Like the fair Blodeuwedd, who would turn out to be a homicidal adulteress, meadowsweet has a secret. The dark leaves whiff of childhood TCP. So the plant’s contradictory nature is also caught in such oxymoronic local names as bittersweet and courtship-and-matrimony. Even meadowsweet is misleading, because the plant is not named for its liking for meadows but for the role its leaves played in embittering and aromatizing medieval mead. Hence its appearance as Middle English
medewurte
in Chaucer’s
The Knight’s Tale
. Meadowsweet, it might be said, is a
plant with a history as well as literature. Evidence of meadowsweet has been found in Bronze Age burial sites, and the Druids are said to have ranked it as one of their most sacred herbs. When Gerard noted the plant’s characteristic of not causing headaches he was more right than he possibly knew; the flower head contains salicylic acid, from which, in 1897, Felix Hoffmann created a synthetically altered version of salicin. The new drug was named aspirin by Hoffmann’s employer, Bayer AG, after the old botanical name for meadowsweet,
Spiraea ulmaria
. This gave rise to the class of drugs known as non-steroidal anti-inflammatory drugs (NSAIDs).

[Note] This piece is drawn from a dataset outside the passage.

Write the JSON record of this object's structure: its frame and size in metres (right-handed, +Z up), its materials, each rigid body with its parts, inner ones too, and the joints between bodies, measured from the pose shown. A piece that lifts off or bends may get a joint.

On this furnace-hot afternoon, when no bird can be bothered to sing, and I am unsure whether the metre-tall meadowsweet looks more like debutantes gathered for a ball or a cresting white wave, I have picked twenty full sprays of meadowsweet for cottage country wine. So deadly intoxicating is the nectar that hosts of hoverflies will hardly let go their sucking tongues even as I put the flower heads in the carrier. Meadowsweet is beloved of insects; the gall midge
Dasineura pustulans
has already burrowed into the leaves and left unseemly yellow blisters; and the plant is the larval food for all manner of butterflies and moths.